--- The request ---
Word for word, restate every line of the material.
"""
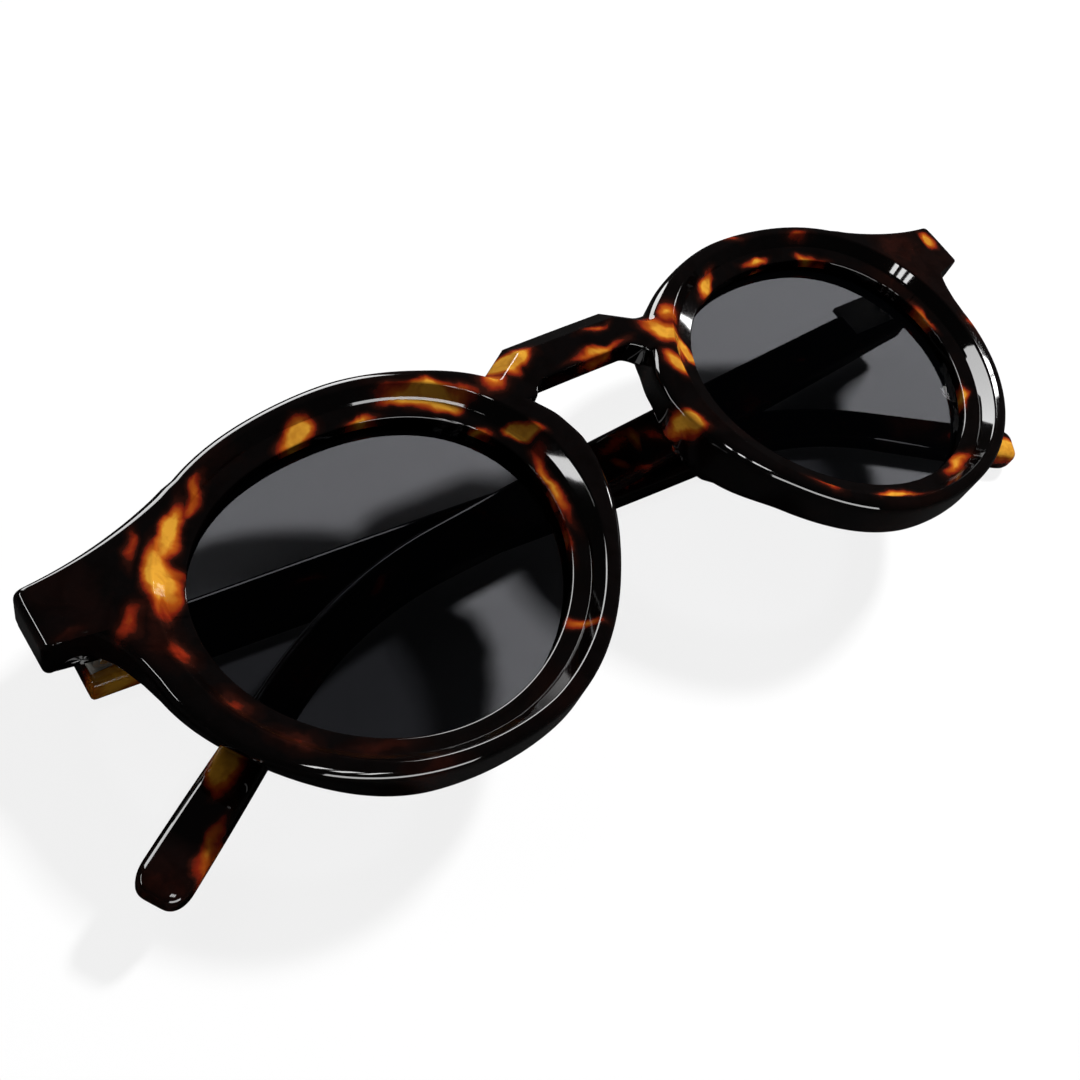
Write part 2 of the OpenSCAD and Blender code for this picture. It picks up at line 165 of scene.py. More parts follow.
def backStep(a):  # how much wider the back is than the face
    return swell(a, *rims["noseFlare"]) - swell(a, *rims["keyholeLean"]) - swell(a, *rims["undercut"])


easing = {"share": 0.46, "pad": 0.05, "padShare": 0.08}


def rounded(corners):  # (x, y, radius, steps, maybe the share of the side before it), no steps for a sharp corner
    points = []
    for index, (x, y, radius, steps, *share) in enumerate(corners):
        here = Vector((x, y))
        before = Vector(corners[index - 1][:2]) - here
        after = Vector(corners[(index + 1) % len(corners)][:2]) - here
        if not steps:
            points.append(here)
            continue
        half = before.angle(after) / 2
        most = share[0] if share else easing["share"]
        reach = min(radius / math.tan(half), most * before.length, easing["share"] * after.length)
        start, end = here + before.normalized() * reach, here + after.normalized() * reach
        pad = min(easing["pad"], reach * easing["padShare"])  # a close point keeps the flat side's light flat
        points.append(start + before.normalized() * pad)
        for step in range(steps + 1):
            t = step / steps
            points.append(start * (1 - t) ** 2 + here * 2 * t * (1 - t) + end * t * t)
        points.append(end + after.normalized() * pad)
    return points


def rimSection(w, back):  # the ring, its step, the crest, the outer edge, the back and the groove
    crest = min(rims["crest"], w * rims["crestMost"])
    ring = min(rims["ringWide"], crest * rims["ringMost"])
    edge = min(rims["edge"], (w - crest) * rims["edgeMost"]) * rims["edgeSpread"]
    low, thick = rims["ringDeep"], rims["thick"]
    rise = rims["ringRise"] - low
    dome = rims["dome"] * min(1, rims["domeWide"] / w)
    lensTop = lensShape["inset"] - lensShape["slack"]
    lensLow = lensShape["inset"] + lensShape["thick"] + lensShape["slack"]
    groove = lensShape["grip"] + lensShape["endSlack"]
    return rounded([
        (0, -low, 0.3, 3), (ring, rise, 0.05, 1), (ring + 0.2, rise + 0.3, 0.1, 2), (crest - 0.2, 0, 0.5, 4),
        (w, -dome, edge, 10, rims["edgeShare"]), (back, -thick, rims["trim"], 4), (0, -thick, 0.5, 3),
        (0, -lensLow, 0, 0), (groove, -lensLow, 0, 0), (groove, -lensTop, 0, 0), (0, -lensTop, 0, 0)])


def spread(first, last, count):
    return [first + (last - first) * i / (count - 1) for i in range(count)]


def lugTop(x):
    return lugs["top"] + lugs["rootRise"] * (1 - min(1, (x - lugs["root"]) / (lugs["out"] - lugs["root"]))) ** 2


def lugUnder(x):
    t = min(1, (x - lugs["notch"]) / (lugs["out"] - lugs["notch"]))
    return lugs["bottom"] - lugs["notchDrop"] * (1 - t) ** lugs["notchPower"]


def rimOutline():  # under the lug, round its end, back along its top and then round the rim
    out, top, low = lugs["out"], lugs["top"], lugs["bottom"]
    points = [(x, lugUnder(x)) for x in spread(lugs["notch"], lugs["notch"] + 2, 14)]
    points += [(x, lugUnder(x)) for x in spread(lugs["notch"] + 2.3, out - 1.2, 12)]
    end = rounded([(out - 1.5, low, 0, 0), (out, low, 0.7, 6), (out - 0.1, top, 1.1, 8), (out - 1.8, top, 0, 0)])
    points += [tuple(p) for p in end[1:10]] + [(out - 0.03, y) for y in spread(low + 1.2, top - 1.8, 8)]
    points += [tuple(p) for p in end[10:-1]]
    points += [(x, lugTop(x)) for x in spread(out - 2, lugs["root"], 24)]
    points = [(x - lensX, y) for x, y in points]
    for a in spread(rims["first"], rims["last"], int((rims["last"] - rims["first"]) / rims["step"]) + 1):
        reach = opening(a) + rimWidth(a)
        turn = math.radians(a)
        points.append((reach * math.cos(turn), reach * math.sin(turn)))
    return points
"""
--- Task solution ---
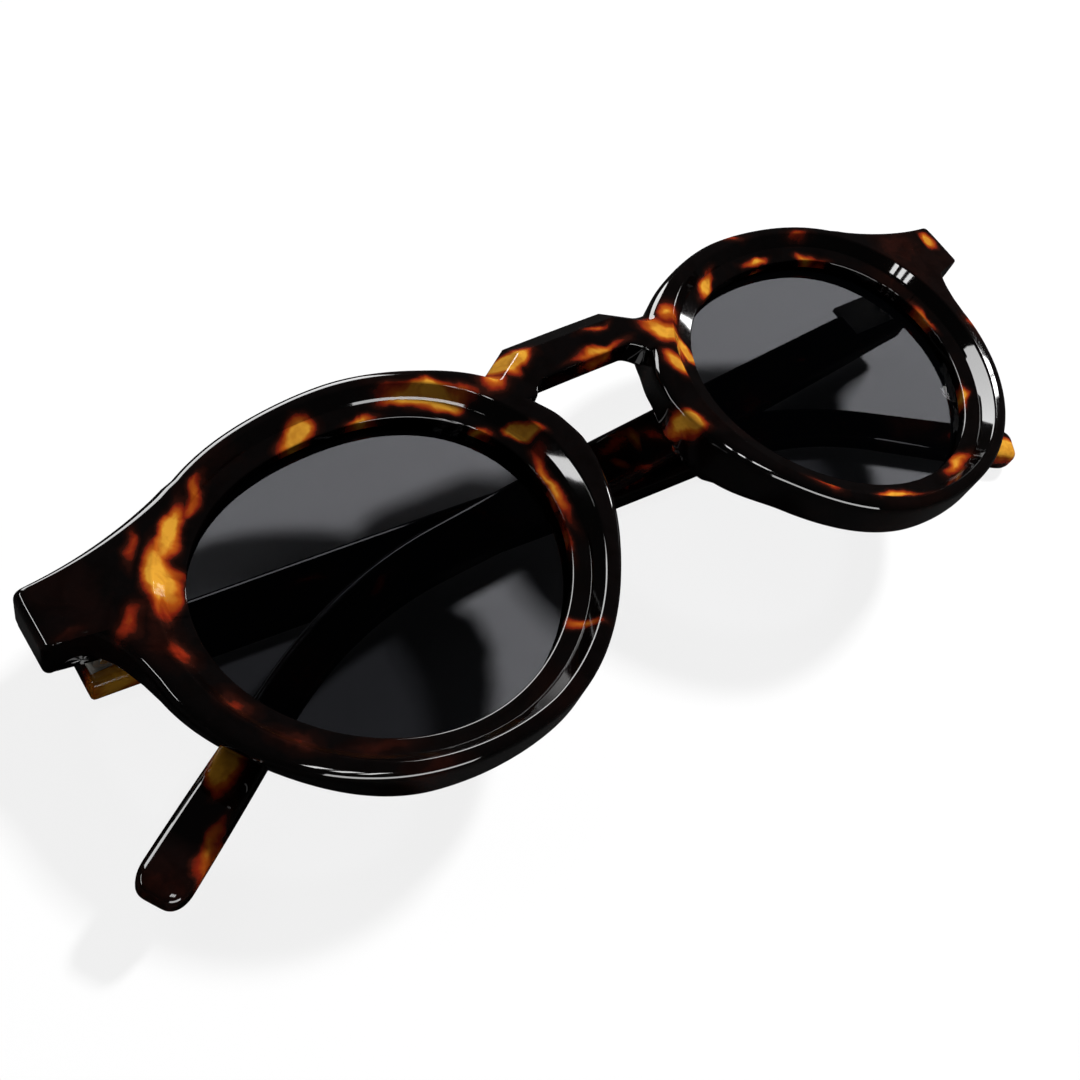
Write part 2 of the OpenSCAD and Blender code for this picture. It picks up at line 165 of scene.py. More parts follow.
def backStep(a):  # how much wider the back is than the face
    return swell(a, *rims["noseFlare"]) - swell(a, *rims["keyholeLean"]) - swell(a, *rims["undercut"])


easing = {"share": 0.46, "pad": 0.05, "padShare": 0.08}


def rounded(corners):  # (x, y, radius, steps, maybe the share of the side before it), no steps for a sharp corner
    points = []
    for index, (x, y, radius, steps, *share) in enumerate(corners):
        here = Vector((x, y))
        before = Vector(corners[index - 1][:2]) - here
        after = Vector(corners[(index + 1) % len(corners)][:2]) - here
        if not steps:
            points.append(here)
            continue
        half = before.angle(after) / 2
        most = share[0] if share else easing["share"]
        reach = min(radius / math.tan(half), most * before.length, easing["share"] * after.length)
        start, end = here + before.normalized() * reach, here + after.normalized() * reach
        pad = min(easing["pad"], reach * easing["padShare"])  # a close point keeps the flat side's light flat
        points.append(start + before.normalized() * pad)
        for step in range(steps + 1):
            t = step / steps
            points.append(start * (1 - t) ** 2 + here * 2 * t * (1 - t) + end * t * t)
        points.append(end + after.normalized() * pad)
    return points


def rimSection(w, back):  # the ring, its step, the crest, the outer edge, the back and the groove
    crest = min(rims["crest"], w * rims["crestMost"])
    ring = min(rims["ringWide"], crest * rims["ringMost"])
    edge = min(rims["edge"], (w - crest) * rims["edgeMost"]) * rims["edgeSpread"]
    low, thick = rims["ringDeep"], rims["thick"]
    rise = rims["ringRise"] - low
    dome = rims["dome"] * min(1, rims["domeWide"] / w)
    lensTop = lensShape["inset"] - lensShape["slack"]
    lensLow = lensShape["inset"] + lensShape["thick"] + lensShape["slack"]
    groove = lensShape["grip"] + lensShape["endSlack"]
    return rounded([
        (0, -low, 0.3, 3), (ring, rise, 0.05, 1), (ring + 0.2, rise + 0.3, 0.1, 2), (crest - 0.2, 0, 0.5, 4),
        (w, -dome, edge, 10, rims["edgeShare"]), (back, -thick, rims["trim"], 4), (0, -thick, 0.5, 3),
        (0, -lensLow, 0, 0), (groove, -lensLow, 0, 0), (groove, -lensTop, 0, 0), (0, -lensTop, 0, 0)])


def spread(first, last, count):
    return [first + (last - first) * i / (count - 1) for i in range(count)]


def lugTop(x):
    return lugs["top"] + lugs["rootRise"] * (1 - min(1, (x - lugs["root"]) / (lugs["out"] - lugs["root"]))) ** 2


def lugUnder(x):
    t = min(1, (x - lugs["notch"]) / (lugs["out"] - lugs["notch"]))
    return lugs["bottom"] - lugs["notchDrop"] * (1 - t) ** lugs["notchPower"]


def rimOutline():  # under the lug, round its end, back along its top and then round the rim
    out, top, low = lugs["out"], lugs["top"], lugs["bottom"]
    points = [(x, lugUnder(x)) for x in spread(lugs["notch"], lugs["notch"] + 2, 14)]
    points += [(x, lugUnder(x)) for x in spread(lugs["notch"] + 2.3, out - 1.2, 12)]
    end = rounded([(out - 1.5, low, 0, 0), (out, low, 0.7, 6), (out - 0.1, top, 1.1, 8), (out - 1.8, top, 0, 0)])
    points += [tuple(p) for p in end[1:10]] + [(out - 0.03, y) for y in spread(low + 1.2, top - 1.8, 8)]
    points += [tuple(p) for p in end[10:-1]]
    points += [(x, lugTop(x)) for x in spread(out - 2, lugs["root"], 24)]
    points = [(x - lensX, y) for x, y in points]
    for a in spread(rims["first"], rims["last"], int((rims["last"] - rims["first"]) / rims["step"]) + 1):
        reach = opening(a) + rimWidth(a)
        turn = math.radians(a)
        points.append((reach * math.cos(turn), reach * math.sin(turn)))
    return points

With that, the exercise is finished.